# Start of Material provided
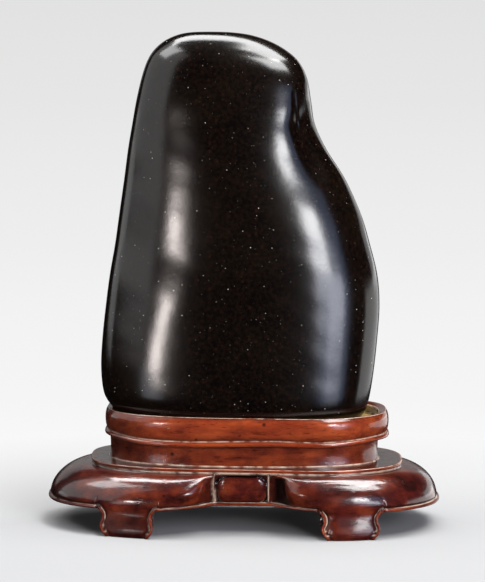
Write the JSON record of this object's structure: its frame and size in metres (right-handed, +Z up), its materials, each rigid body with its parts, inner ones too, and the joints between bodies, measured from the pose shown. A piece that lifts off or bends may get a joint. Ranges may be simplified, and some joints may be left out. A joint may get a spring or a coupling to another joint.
{
  "type": "scholars rock on stand",
  "caption": "Tall smooth black stone with a rounded crest and a slack shoulder, resting loose in the collar of a low carved hardwood stand with a lobed apron on bracket feet.",
  "frame": {"origin": "on the floor under the middle of the stand", "axes": "+Z up; X along the length of the stand; the broad display face of the stone looks toward -Y"},
  "size_m": [0.157, 0.0832, 0.1954],
  "materials": {
    "stone": "polished black limestone",
    "stand": "waxed dark reddish hardwood"
  },
  "bodies": {
    "root": {"stone": "stone", "stand": "stand"}
  },
  "joints": []
}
# End of Material provided
• _Do this_: Reproduce the material above exactly; please quote every line of it.

• _Exercise response_:
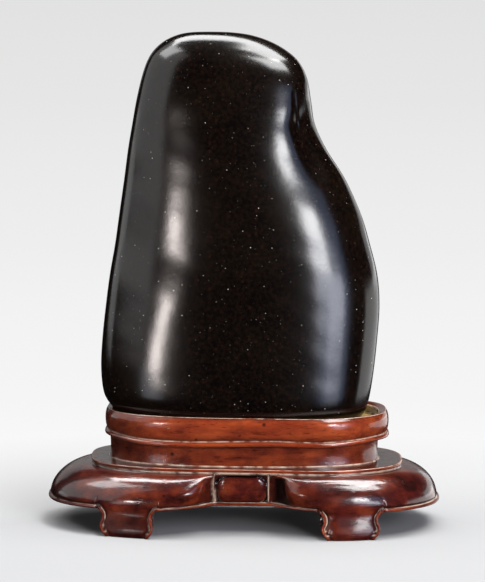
Write the JSON record of this object's structure: its frame and size in metres (right-handed, +Z up), its materials, each rigid body with its parts, inner ones too, and the joints between bodies, measured from the pose shown. A piece that lifts off or bends may get a joint. Ranges may be simplified, and some joints may be left out. A joint may get a spring or a coupling to another joint.
{
  "type": "scholars rock on stand",
  "caption": "Tall smooth black stone with a rounded crest and a slack shoulder, resting loose in the collar of a low carved hardwood stand with a lobed apron on bracket feet.",
  "frame": {"origin": "on the floor under the middle of the stand", "axes": "+Z up; X along the length of the stand; the broad display face of the stone looks toward -Y"},
  "size_m": [0.157, 0.0832, 0.1954],
  "materials": {
    "stone": "polished black limestone",
    "stand": "waxed dark reddish hardwood"
  },
  "bodies": {
    "root": {"stone": "stone", "stand": "stand"}
  },
  "joints": []
}